Handloom Weaving, India
India has a heritage of handloom weaving but these handicrafts are getting replaced by machine-made products and dying a slow death because of lack of support. The handloom industry is one of the largest in India after agriculture in the country.
Paitkar Painting, Jharkhand
Paitkar Painting is one of the most popular paintings in the state and also the oldest tribal painting in India. Jharkhand old age tribal painting also occurs in the bordering areas of West Bengal and Orissa. The painting is prepared by the painters known as 'Chitrakar'.
Bamboo Art, Assam
Cane and bamboo products of Assam are made by a large number of artisans all over the state. The unique arts and crafts of Cane and Bamboo have traditionally been used by people of Assam.
Wildlife Painting, Ranthambhore
Ranthambhore has become a living art museum of wildlife, Sawai Madhopur is best known for its Tiger tourism and Sawai Madhopur railway station has become the first heritage railway station in India with Wildlife art paintings.
Kalamkari, Andhra Pradesh
Kalamkari is a freehand painting and block printing textile art practiced in Andhra Pradesh as well as in many different regions of India. There are two distinctive styles of kalamkari art in India, Srikalahasti style and Machilipatnam style.

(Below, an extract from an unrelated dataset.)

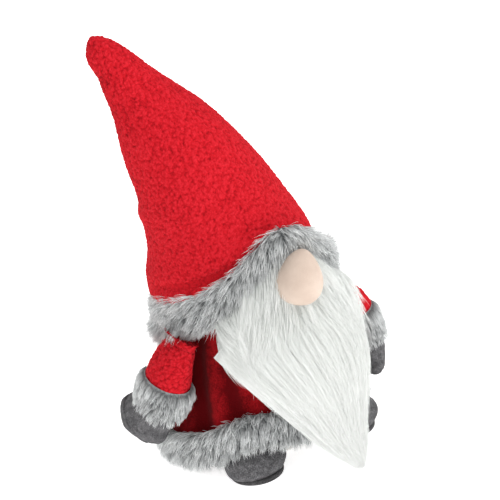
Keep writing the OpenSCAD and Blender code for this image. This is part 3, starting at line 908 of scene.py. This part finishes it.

Here are 8 ways to protect the dying art and craft industry:
1. Understand the global market.
2. Increase interaction with the consumers.
3. Recognize it as a source of supplementary income.
4. Use this large arena of women's employment.
5. Bring back the mixture of old and new designs.
6. Understand promotional strategies.
7. Conduct workshops.
8. Initiate collaborations between artisans and designers.
So, it is high time that art forms need to be revived and awareness should spread about them in urban space. Let's move towards a world where art and crafts items are given with due respect and the artisans are also get the recognition they deserve for their skills.